Carlyle Group LP has raised $2.5 billion for an international energy fund as the private equity investor bolsters its oil and gas firepower after the collapse in prices.

Marcel van Poecke, head of Carlyle International Energy Partners, said the Washington-based firm closed the fund after commitments from 160 investors. The new fund, which will invest exclusively outside the U.S., will increase Carlyle’s war chest for energy deals to over $10 billion, the firm said.

“This is one of the best periods, if not the best, to invest in global energy,” van Poecke said in an interview.

Carlyle joins other private equity firms, including Blackstone Group LP, KKR & Co. and Apollo Global Management LLC, in raising extra funds for energy deals as oil and natural gas companies struggle to stay afloat. Oil prices have plunged more than 55 percent over the past year to about $50 a barrel. Blackstone President Tony James said in January his firm was “scrambling” to invest in energy assets.

Van Poecke said he expects a buyer’s market to emerge outside North America in the second half of the year as executives accepted lower valuations for their businesses. With most of the large oil companies saying they aren’t seeking deals to concentrate on cutting spending and maintaining their dividends, private equity may have a relatively open field.

The $2.5 billion international energy fund is the largest ever first time fund in Carlyle’s 28-year history, the company said in a statement.
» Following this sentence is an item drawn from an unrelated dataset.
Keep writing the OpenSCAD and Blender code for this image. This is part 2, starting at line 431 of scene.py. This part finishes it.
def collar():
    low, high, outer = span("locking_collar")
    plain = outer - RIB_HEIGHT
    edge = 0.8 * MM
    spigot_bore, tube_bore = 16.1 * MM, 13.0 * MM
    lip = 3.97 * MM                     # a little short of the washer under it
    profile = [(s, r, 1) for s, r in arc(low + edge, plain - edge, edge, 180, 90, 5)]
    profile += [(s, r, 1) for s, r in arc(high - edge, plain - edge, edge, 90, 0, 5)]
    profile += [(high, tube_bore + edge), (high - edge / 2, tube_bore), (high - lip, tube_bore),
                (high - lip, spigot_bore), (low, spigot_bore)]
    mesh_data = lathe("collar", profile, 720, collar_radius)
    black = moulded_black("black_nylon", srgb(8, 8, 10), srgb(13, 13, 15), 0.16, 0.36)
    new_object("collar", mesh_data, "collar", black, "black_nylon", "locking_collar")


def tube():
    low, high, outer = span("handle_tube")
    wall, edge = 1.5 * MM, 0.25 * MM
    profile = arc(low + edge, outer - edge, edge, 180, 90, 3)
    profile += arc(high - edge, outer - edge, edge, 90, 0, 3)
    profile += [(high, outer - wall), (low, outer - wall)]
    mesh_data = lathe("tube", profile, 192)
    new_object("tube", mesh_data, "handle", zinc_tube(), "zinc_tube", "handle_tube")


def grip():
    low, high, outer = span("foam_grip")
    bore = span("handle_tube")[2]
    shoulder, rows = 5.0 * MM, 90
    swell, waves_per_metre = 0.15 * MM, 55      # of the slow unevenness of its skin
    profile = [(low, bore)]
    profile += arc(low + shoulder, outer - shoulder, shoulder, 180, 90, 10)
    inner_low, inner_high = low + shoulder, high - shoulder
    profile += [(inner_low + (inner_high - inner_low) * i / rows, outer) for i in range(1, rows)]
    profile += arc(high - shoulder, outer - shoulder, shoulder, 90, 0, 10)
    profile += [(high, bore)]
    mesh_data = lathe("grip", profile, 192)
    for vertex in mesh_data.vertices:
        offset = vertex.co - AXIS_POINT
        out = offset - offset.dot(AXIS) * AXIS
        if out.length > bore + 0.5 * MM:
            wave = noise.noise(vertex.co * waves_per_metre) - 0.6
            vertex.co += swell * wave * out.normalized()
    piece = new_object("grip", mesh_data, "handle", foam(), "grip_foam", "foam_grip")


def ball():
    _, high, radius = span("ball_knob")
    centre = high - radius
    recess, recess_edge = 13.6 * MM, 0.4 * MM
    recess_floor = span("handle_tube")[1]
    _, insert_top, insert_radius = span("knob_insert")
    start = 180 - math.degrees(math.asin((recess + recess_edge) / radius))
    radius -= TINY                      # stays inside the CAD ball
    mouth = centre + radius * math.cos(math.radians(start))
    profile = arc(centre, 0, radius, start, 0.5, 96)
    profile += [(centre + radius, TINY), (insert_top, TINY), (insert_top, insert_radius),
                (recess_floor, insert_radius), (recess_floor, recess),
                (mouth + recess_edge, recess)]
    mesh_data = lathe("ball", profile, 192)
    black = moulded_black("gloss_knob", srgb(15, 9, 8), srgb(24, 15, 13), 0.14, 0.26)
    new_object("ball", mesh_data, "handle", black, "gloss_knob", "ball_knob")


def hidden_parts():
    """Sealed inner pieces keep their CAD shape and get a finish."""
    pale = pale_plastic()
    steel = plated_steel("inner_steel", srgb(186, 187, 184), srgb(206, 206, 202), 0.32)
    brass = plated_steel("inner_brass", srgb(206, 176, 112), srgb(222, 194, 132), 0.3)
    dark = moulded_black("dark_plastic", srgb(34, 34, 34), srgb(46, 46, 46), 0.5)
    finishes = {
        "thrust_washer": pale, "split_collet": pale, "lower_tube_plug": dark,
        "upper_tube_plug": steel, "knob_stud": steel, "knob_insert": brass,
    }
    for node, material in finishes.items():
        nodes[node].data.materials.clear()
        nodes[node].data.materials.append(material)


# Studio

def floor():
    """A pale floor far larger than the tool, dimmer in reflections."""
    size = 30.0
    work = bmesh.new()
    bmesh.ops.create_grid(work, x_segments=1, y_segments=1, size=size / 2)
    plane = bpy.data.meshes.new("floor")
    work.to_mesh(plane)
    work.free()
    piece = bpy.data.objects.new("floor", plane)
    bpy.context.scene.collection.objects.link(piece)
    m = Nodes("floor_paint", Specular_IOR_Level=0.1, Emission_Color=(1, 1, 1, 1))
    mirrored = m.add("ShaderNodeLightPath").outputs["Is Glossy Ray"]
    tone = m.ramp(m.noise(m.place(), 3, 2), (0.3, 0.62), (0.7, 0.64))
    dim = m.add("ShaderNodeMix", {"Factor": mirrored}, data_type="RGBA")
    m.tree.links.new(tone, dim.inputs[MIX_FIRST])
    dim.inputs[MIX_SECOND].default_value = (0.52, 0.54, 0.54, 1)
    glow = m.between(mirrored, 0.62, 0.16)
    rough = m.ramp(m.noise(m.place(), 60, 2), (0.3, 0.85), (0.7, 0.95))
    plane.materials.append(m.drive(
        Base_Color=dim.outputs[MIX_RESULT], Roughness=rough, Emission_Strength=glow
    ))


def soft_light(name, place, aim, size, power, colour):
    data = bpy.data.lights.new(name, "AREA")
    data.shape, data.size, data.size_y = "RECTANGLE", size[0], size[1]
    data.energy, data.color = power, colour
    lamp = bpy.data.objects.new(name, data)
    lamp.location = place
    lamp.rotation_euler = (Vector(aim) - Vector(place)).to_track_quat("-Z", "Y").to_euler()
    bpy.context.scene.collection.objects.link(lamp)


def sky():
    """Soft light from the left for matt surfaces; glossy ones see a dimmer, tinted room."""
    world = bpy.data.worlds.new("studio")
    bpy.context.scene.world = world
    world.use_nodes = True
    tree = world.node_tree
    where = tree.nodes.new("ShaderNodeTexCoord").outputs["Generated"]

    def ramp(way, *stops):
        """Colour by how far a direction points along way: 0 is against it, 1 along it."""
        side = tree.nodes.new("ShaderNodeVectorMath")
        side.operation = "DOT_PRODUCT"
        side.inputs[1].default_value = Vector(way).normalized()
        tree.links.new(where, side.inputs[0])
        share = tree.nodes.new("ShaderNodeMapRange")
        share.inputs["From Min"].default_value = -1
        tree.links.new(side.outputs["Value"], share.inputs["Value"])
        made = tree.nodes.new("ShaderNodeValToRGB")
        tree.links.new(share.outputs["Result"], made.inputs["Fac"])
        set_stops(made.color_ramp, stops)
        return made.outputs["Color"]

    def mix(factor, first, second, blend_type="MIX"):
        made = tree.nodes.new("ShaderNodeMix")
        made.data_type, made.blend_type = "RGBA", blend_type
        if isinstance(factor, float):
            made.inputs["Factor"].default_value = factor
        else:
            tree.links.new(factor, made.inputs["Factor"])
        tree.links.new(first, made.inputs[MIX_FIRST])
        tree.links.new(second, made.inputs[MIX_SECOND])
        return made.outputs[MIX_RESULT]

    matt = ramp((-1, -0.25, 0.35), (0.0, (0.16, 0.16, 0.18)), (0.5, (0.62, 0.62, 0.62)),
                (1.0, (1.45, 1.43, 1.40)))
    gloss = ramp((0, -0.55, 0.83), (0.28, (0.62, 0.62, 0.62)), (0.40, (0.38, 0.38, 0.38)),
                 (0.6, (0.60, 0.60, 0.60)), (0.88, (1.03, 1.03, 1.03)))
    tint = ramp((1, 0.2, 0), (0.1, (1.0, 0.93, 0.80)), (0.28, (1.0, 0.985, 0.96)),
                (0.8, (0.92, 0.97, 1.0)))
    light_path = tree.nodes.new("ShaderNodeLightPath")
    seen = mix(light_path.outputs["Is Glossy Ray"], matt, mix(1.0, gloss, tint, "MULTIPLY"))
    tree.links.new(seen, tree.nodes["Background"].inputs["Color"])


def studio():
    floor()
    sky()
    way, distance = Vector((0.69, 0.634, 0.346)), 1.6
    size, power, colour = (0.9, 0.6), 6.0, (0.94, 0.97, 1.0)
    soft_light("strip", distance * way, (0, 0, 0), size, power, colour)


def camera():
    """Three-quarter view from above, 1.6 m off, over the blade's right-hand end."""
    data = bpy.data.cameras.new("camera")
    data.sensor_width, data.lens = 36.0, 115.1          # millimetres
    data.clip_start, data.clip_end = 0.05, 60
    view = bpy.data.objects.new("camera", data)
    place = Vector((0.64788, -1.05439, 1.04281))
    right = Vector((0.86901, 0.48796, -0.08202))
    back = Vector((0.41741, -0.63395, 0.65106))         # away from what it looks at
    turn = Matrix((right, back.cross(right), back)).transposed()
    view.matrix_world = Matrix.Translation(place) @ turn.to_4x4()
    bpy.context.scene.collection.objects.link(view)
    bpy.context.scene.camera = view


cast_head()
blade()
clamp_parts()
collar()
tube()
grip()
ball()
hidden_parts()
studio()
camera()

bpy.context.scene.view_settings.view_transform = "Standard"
Carlyle surpassed a $1.5 billion fundraising target.

“This has been a remarkable fund raise,” said Carlyle Chairman Daniel D’Aniello.The international fund has already made its first investments, buying, together with oil trader Vitol Group, into refiner Varo Energy. It has also invested in Discover Exploration, an oil exploration company focused on Africa, and HES-Hestya, a European-based oil storage group.

Van Poecke said the next wave of investment will target exploration and production companies, particularly in the North Sea.
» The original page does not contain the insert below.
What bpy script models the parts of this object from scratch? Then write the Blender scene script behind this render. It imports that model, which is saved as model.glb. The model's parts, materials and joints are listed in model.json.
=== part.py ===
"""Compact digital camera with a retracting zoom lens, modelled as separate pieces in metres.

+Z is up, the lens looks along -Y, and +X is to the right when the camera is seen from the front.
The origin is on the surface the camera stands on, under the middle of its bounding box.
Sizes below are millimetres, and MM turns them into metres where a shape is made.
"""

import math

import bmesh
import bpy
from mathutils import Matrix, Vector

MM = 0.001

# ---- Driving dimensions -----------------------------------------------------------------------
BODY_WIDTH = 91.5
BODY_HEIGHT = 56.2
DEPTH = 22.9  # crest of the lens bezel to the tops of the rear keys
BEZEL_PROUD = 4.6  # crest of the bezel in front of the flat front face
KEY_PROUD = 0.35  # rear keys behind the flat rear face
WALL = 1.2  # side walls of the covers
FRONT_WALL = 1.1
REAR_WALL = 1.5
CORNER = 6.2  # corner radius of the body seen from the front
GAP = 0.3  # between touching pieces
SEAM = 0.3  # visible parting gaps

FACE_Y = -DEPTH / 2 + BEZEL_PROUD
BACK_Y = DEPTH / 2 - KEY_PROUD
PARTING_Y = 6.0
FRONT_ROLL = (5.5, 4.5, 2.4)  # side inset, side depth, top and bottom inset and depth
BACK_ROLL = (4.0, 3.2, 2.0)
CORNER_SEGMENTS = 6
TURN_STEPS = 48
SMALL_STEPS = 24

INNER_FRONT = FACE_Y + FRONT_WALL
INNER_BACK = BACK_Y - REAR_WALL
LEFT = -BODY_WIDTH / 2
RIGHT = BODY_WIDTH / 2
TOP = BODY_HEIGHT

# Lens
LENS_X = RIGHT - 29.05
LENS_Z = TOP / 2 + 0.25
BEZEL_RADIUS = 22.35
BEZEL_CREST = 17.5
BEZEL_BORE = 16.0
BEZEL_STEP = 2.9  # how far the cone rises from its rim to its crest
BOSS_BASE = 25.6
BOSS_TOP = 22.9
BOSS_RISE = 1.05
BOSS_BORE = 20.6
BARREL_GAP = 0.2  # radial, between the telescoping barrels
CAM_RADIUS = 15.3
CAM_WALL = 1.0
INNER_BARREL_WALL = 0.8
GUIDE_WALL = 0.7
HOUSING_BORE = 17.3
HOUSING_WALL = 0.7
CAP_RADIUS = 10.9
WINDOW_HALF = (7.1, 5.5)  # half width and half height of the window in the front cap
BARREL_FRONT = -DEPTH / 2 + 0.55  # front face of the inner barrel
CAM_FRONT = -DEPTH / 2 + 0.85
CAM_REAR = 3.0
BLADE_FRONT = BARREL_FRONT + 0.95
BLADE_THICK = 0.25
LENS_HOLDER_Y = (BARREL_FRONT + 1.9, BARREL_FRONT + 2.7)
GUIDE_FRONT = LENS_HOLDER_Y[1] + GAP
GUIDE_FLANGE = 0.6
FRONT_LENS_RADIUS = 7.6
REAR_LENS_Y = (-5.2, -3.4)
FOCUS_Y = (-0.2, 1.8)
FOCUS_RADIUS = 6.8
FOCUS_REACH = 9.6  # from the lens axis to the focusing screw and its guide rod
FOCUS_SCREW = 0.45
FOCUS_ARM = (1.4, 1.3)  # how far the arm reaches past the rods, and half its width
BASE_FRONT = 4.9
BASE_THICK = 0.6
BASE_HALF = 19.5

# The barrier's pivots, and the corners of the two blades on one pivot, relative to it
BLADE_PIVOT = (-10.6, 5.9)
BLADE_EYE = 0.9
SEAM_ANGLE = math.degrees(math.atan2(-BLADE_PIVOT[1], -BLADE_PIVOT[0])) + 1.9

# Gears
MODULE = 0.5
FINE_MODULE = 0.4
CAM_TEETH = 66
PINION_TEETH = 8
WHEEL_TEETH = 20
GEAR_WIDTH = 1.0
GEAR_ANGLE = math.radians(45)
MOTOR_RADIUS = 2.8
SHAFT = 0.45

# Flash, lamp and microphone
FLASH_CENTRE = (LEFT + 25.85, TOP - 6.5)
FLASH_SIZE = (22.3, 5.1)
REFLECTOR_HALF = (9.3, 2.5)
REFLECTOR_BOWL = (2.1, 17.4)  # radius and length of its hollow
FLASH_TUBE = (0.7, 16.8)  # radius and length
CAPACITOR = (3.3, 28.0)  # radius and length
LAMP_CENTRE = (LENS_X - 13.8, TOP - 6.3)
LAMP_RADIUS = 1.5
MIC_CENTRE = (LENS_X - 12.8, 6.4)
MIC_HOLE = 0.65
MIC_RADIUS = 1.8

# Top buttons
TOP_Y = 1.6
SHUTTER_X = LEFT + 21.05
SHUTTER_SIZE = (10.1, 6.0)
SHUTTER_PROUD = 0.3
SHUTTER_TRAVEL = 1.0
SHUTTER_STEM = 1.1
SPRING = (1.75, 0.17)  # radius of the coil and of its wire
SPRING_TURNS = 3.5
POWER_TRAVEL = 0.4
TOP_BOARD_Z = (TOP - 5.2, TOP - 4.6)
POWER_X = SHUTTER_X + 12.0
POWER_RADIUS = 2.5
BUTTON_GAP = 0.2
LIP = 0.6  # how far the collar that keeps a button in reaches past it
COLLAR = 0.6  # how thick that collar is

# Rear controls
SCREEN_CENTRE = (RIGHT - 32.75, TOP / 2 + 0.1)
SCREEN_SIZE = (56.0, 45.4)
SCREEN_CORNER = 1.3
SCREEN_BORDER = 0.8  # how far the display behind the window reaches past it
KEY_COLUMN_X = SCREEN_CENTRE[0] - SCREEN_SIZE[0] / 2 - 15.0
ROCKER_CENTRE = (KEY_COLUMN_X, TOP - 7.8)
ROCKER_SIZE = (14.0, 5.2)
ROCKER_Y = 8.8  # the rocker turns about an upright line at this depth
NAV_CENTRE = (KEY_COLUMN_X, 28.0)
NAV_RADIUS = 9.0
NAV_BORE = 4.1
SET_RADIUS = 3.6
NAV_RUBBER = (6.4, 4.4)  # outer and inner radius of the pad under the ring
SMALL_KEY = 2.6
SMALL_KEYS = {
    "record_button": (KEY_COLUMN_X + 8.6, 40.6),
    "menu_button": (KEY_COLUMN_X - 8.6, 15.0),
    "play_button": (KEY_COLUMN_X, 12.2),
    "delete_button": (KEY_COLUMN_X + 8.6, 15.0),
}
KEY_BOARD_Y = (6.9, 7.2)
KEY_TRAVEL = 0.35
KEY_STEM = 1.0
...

On top of the new fund, Carlyle manages several other funds focusing on oil and gas in the U.S. The North American funds suffered in the last quarter as the value of their investments plunged tracking the drop in oil prices. The buyout group’s profit declined 65 percent in the fourth quarter.

“Carlyle’s broad energy platform, plus a significant amount of dry powder, enables us to leverage current opportunities and market volatility across the global energy markets,” he said.

Van Poecke joined Carlyle in May 2013, although he has a long relationship with the private equity firm, having run Petroplus, a European-based refining company that the buyout group owned between 2005 and 2007.

Carlyle had total assets under management of $194.5 billion as of Dec. 31, it said.